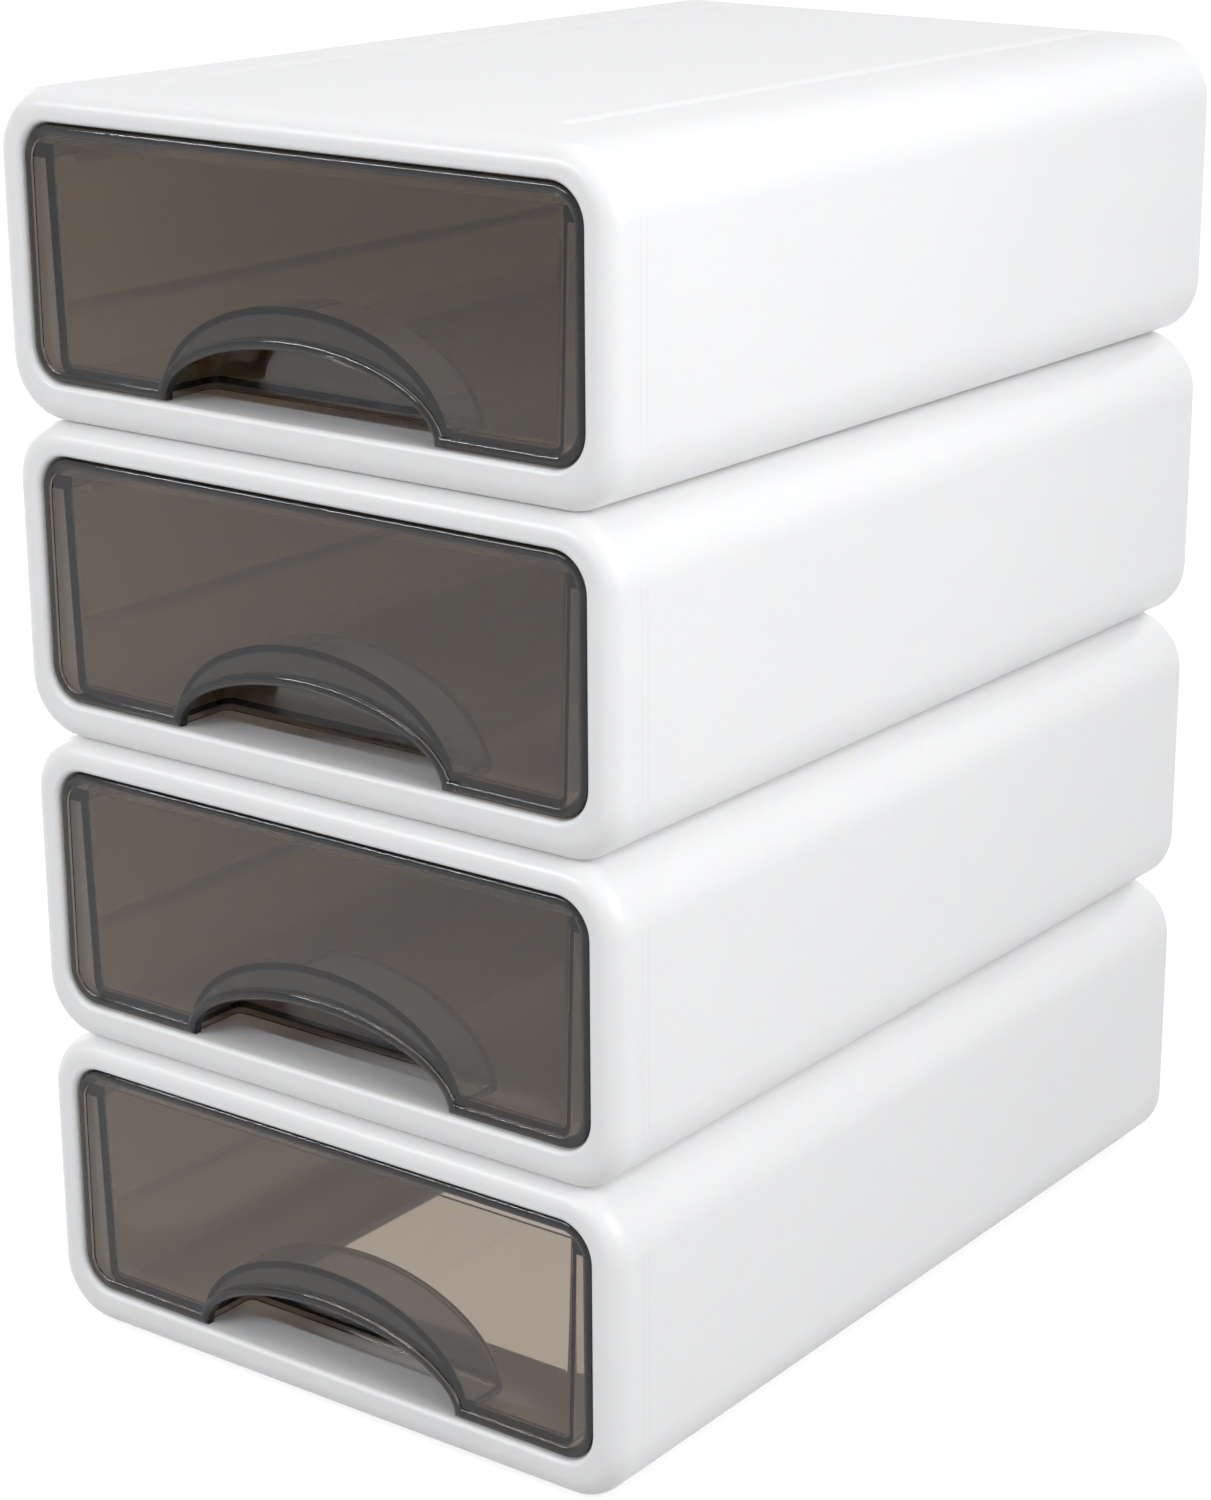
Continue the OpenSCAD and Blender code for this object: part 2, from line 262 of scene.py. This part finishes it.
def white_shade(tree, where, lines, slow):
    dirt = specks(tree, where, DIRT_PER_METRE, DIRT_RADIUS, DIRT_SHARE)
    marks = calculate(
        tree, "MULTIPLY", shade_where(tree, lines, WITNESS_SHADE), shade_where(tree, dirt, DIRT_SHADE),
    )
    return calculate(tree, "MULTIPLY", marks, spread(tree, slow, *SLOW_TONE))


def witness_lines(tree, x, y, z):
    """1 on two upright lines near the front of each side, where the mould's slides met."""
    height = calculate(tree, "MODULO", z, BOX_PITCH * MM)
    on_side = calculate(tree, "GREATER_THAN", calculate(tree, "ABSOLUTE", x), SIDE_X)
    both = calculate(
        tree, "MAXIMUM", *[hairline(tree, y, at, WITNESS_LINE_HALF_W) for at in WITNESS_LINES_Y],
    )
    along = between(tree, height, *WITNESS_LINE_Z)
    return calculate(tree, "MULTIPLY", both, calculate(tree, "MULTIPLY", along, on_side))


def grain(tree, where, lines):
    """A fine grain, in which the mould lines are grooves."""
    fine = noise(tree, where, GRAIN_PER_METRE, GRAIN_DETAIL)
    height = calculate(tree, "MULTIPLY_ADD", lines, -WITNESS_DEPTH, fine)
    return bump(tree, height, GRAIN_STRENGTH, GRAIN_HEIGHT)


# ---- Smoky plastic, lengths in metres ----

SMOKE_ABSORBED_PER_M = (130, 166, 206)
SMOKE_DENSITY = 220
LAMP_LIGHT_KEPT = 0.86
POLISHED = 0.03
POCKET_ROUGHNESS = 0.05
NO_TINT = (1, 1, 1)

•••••

**Stated goal:**
Begin with the first line of the listing and copy exactly through the line that contains "spread(tree, slow, *SLOW_TONE))", please, keeping both ends and leaving out everything after.

**Finished answer:**
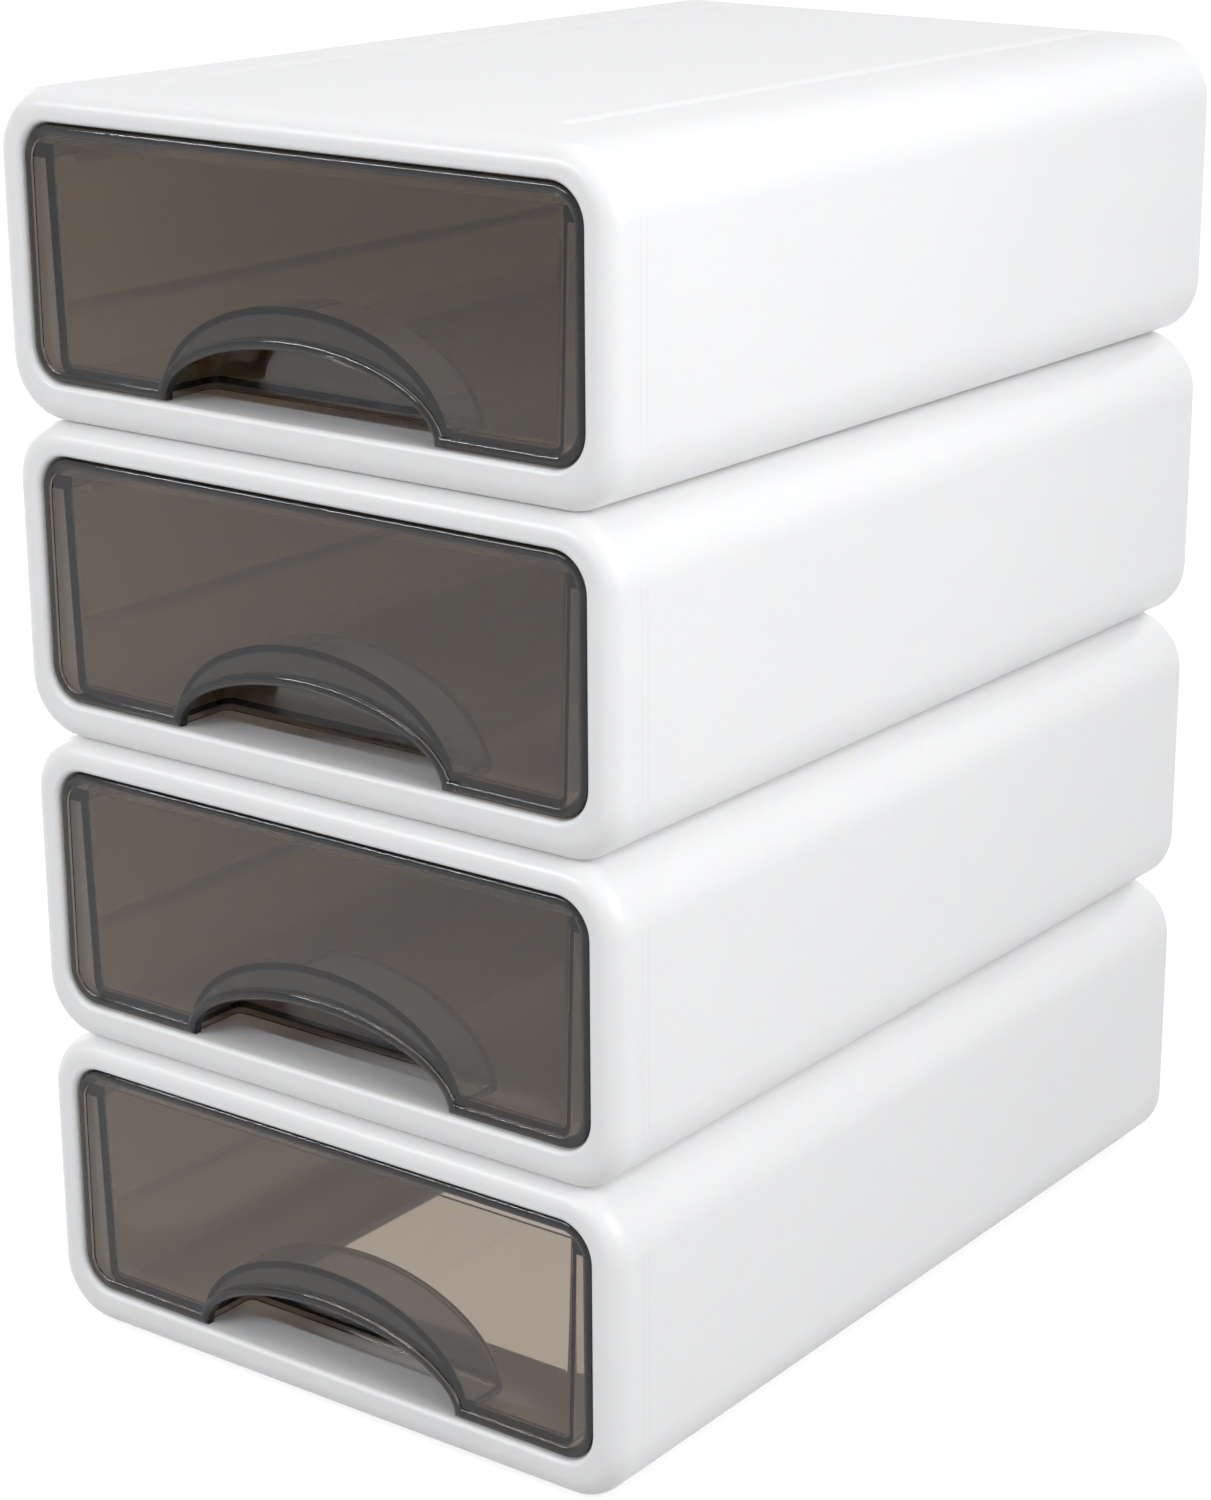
Continue the OpenSCAD and Blender code for this object: part 2, from line 262 of scene.py. This part finishes it.
def white_shade(tree, where, lines, slow):
    dirt = specks(tree, where, DIRT_PER_METRE, DIRT_RADIUS, DIRT_SHARE)
    marks = calculate(
        tree, "MULTIPLY", shade_where(tree, lines, WITNESS_SHADE), shade_where(tree, dirt, DIRT_SHADE),
    )
    return calculate(tree, "MULTIPLY", marks, spread(tree, slow, *SLOW_TONE))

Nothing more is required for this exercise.